More of a commercial than critical smash back in the day, Cat Ballou has since seen its standing ripen into that of a bona fide comedy cornerstone. Yet the picture isn't as consistently funny as its reputation would suggest, as it relates the tale of naïve schoolteacher Catherine Ballou (Jane Fonda), who hardens into an outlaw after her father (John Marley) is targeted by the ruthless gun-for-hire Strawn (Lee Marvin). To fight back, she hires the legendary Kid Shelleen (also Marvin), learning too late that he long ago turned into a drunken lout who has trouble even hitting the side of a barn. Marvin is terrific (especially as Kid Shelleen), but there's not nearly enough of him; instead, Fonda's comparatively drab character takes center stage, with too much time spent on her tepid romance with a fellow outlaw (Michael Callan). For a better example of how the West was fun, check out the same decade's uproarious Support Your Local Sheriff! (also available on Blu-ray from Twilight Time; see review here). Nominated for five Academy Awards (including Best Adapted Screenplay), this earned Marvin the Best Actor Oscar.

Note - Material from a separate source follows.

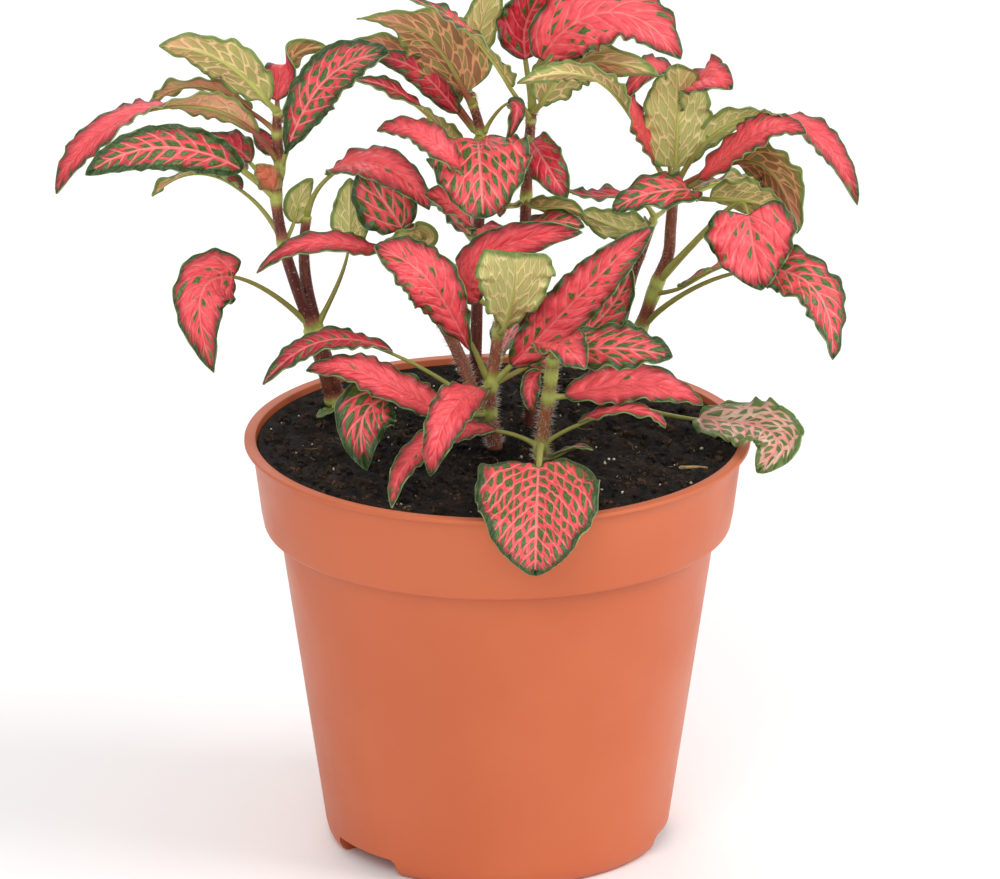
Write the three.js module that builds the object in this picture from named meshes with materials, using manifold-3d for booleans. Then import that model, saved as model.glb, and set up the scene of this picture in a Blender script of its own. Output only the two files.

Blu-ray extras on Garden of Evil include audio commentary by film and music historians John Morgan, Nick Redman, Steven C. Smith and William T. Stromberg; a making-of featurette; pieces on Hayward and Hathaway; and an isolated track of Bernard Herrmann's score. Blu-ray extras on Cat Ballou include audio commentary by Callan and co-star Dwayne Hickman; separate audio commentary by film historians Eddy Friedfeld, Lee Pfeiffer and Paul Scrabo; and the theatrical trailer.
Garden of Evil: ***
Cat Ballou: **1/2
I SAW WHAT YOU DID (1965). "This Is A Motion Picture About UXORICIDE!" blared writer-director-showman William Castle in the ads for I Saw What You Did. And what, pray tell, is uxoricide? It's the murder of one's wife — not to be confused with mariticide (the murder of one's husband), avunculicide (the murder of one's uncle) or any of the other "cides" indicating the killing of a family member. Castle frequently employed gimmicks to promote his movies — "Percepto" for The Tingler, "Emergo" for House on Haunted Hill, etc. — but with this nifty thriller, the closest thing to a gimmick is the ingenious plot itself. Teenagers Libby (Andi Garrett) and Kit (Sarah Lane), while babysitting Libby's little sister Tess (Sharyl Locke), pass the time phoning randomly chosen strangers and whispering, "I saw what you did and I know who you are." It's all fun and games for the girls until they dial the number of Steve Marak (John Ireland), who has just brutally stabbed his wife (in a Psycho-inspired shower) and is unnerved by this cryptic phone call. With the inadvertent help of his mistress (Joan Crawford), an older neighbor who seeks to own him body and soul, Steve manages to obtain Libby's name and address; first, though, he has to deal with burying the corpse. The twinkly music score by Van Alexander is almost as inappropriate as the one composed by Les Baxter for 1962's Panic in Year Zero! (recently reviewed in this column); otherwise, this is a clever and consistently entertaining "B" flick that finds Castle in top form.
Blu-ray extras consist of a photo gallery and the theatrical trailer.
THE WITCH (2016). Reminiscent of such works as the superb 1996 film version of Arthur Miller's The Crucible and the astounding 1922 Swedish docudrama Haxan: Witchcraft Through the Ages (formerly banned in the U.S. but now available on Criterion DVD), this confident undertaking by debuting writer-director Robert Eggers is set in 1630 New England, wherein a family of seven is forced out of its community and relocates to a small cabin on the edge of a formidable forest. Almost immediately, the baby is snatched by an elderly witch residing in the woods — no one actually sees her, but everyone in the family, including household head William (Ralph Ineson), wife Katherine (Kate Dickie) and blossoming daughter Thomasin (Anya Taylor-Joy), senses the evil all around them. They call upon their rigid Christian doctrine for strength, failing miserably to ever trust in — or turn to — each other; as a result, accusations of consorting with the devil fly fast and furious. More than just a terror tale, The Witch harbors several weighty themes, including the fear of the feminine mystique in a patriarchal society as well as the danger of placing too much faith in a puritanical belief without allowing other emotions an equal opportunity to breathe. These notions are punched across not only by Eggers' persuasive sense of time and place but by the forceful work of the entire cast. It's just a shame the ending registers as a cop-out. Certainly, cases have been made that the finale is an inevitable conclusion to everything that has transpired up to that point, but to me, it feels facile, ignoring specific convictions and relationships for the sake of wrapping up with startling imagery. I can't say for sure whether the devil is in the details, but he doubtless had a hand in the clumsy climax.
Blu-ray extras include audio commentary by Eggers; a making-of featurette; and a Q&A session.